The Voyage Continues
Saturday, June 12, 2010 12:43:54
After finishing Star Trek: The Original Series a few weeks ago, I looked into the continuation of the 5-year mission, starting with The Animated Series, and moving on to Star Trek: Phase II, also known as "New Voyages".
Star Trek: The Animated Series
Thankfully, there were only 22 half-hour episodes to this horrible series. There's debate over whether this series is part of the official Star Trek canon, but I think it's safe to say that regardless of its official standing, the series is complete crap. Its purpose was noble - bringing the original cast back after the original show was cancelled, to produce a continuation of the story and provide a series with things that could not be explored in live-action due to budget restrictions. So in theory, they could do more imaginitive visuals for less money. Instead, what we got was animation nowhere near the quality of Yogi Bear - at least in Hannah Barbara stuff, people showed some facial expressions and occasionally moved. In TAS, you get very boring animation, ridiculous animal people, and awful humor. There were also the same stupid purple dragon things in about 8 different episodes, always with the same animation and horrible sound effects. This was also true of many of the shots - the bridge and transporter room reused the same frames over and over and over again, even with different people were there. One example was when Scotty was beaming someone up, they switched to a close-up of the transporter controls, where you could see Kyle's moustache while he was operating the controls, then a wide shot again with Scotty, then back to the close-up with Kyle's moustache. It's like they didn't bother even watching the final product before releasing it.
For the first few episodes, it hurt my brain to listen to their science-fiction dialogue. In TOS, and to a lesser extent the newer series, the techno-babble can be either unscientific or nonsensical, but in this one, it was truly ridiculous. They didn't even try to get anything right. After I realized that it wasn't getting any better, I shut that part of my brain off to finish watching the rest of the episodes.

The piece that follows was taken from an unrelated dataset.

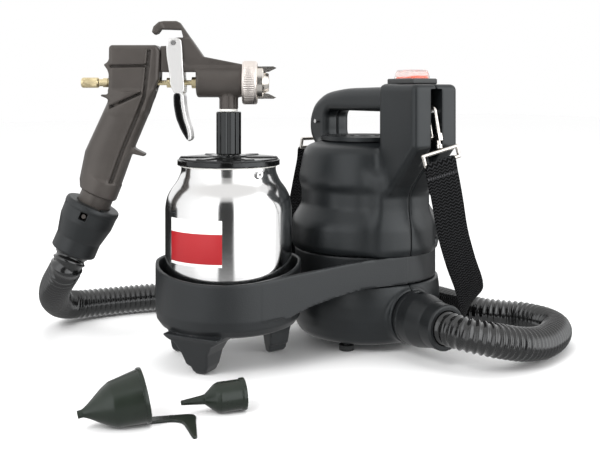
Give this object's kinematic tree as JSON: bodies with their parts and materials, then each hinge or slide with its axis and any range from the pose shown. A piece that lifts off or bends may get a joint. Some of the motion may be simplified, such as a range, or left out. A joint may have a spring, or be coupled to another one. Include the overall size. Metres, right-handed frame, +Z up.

Many of these episodes were continuations of original series episdoes (More Tribbles, More Trouble, Mudd's Passion, Once Upon A Planet (Continuation of Shore Leave)). But the second episode, Yesteryear, bothered me because it directly spat in the face of one of the all-time great original series episodes, The City on the Edge of Forever. In Yesteryear, they return to this planet and use the guardian to study the past (with predictable results - someone screws something up). But the original episode's entire point was to show how dangerous and painful it can be to screw with the past. And while some other unrelated episodes may involve time travel and ignore this idea, this episode obviously was thinking of the original one, and it's completely out of character for Kirk to want to go back again.
There are plenty more examples of why this was terrible, but it would take all day to list them.
Phase II
Star Trek: Phase II started out as Star Trek: New Voyages, and continues on the 5-year mission where the original series left off (possibly ignoring the animated series altogether). It's technically fan-fiction, but it seems to be more accepted and popular than most fanfic franchises out there. To date, there have been six episodes, including the unofficial pilot and the 2-part "Blood and Fire" separately. They have several more episodes in progress, and seem to be releasing about one episode per year.
With a very limited budget, volunteer cast and crew, and no opportunity to make a profit (as per CBS rules), you can't expect much out of the series. The actors playing the main characters are all awful, and some have been re-cast more than once (Spock is on his third actor). Andy Bray as Chekov is probably the best of the bunch, but Chekov's character has never really been deep, so once you have the accent down, you're 75% there. James Cawley as Kirk is probably the worst - he seems to have no clue how to play the role, but his job as producer apparently gives him the ability to cast whoever he wants, and who wouldn't want to be Captain Kirk?
The series has been visited by a few real Trek actors, with Walter Koenig and George Takei playing older versions of their characters (Chekov when he had a rapid-aging disease and Sulu after a temporal problem left him stranded on a planet for 30 years) in back-to-back episodes. Denise Crosby had a role as an ancestor (probably great-grandmother or great-great-grandmother) of Tasha Yar from TNG.
The special effects were as bad as expected in the first few episodes, but dramatically improved by the 4th episode - still not as good as the TNG era, but significantly better than the original effects from TOS.
The stories are generally pretty bad, but much better than the animated series. However, they made the exact same mistake as TAS, once again going back to the City on the Edge of Forever planet. There was also one episode where something completely unexplainable happens to a main character (I'll skip the spoilers), something that is a blatant violation of the timeline, and is completely ignored in later episodes. Since there isn't much publicity for this series, it's hard to find official word on why they did it, but from what I've read, the show creators really didn't seem to have a problem with it, even though everyone else does.
Next
Next up for me is Enterprise. I watched about 30-35 episodes when it originally aired, and didn't care much for it. However, as a Star Trek fan, I can't just not watch a series just because I don't like it. With nearly all of my shows on break for the summer, I should have plenty of time to get through the series over the next few months.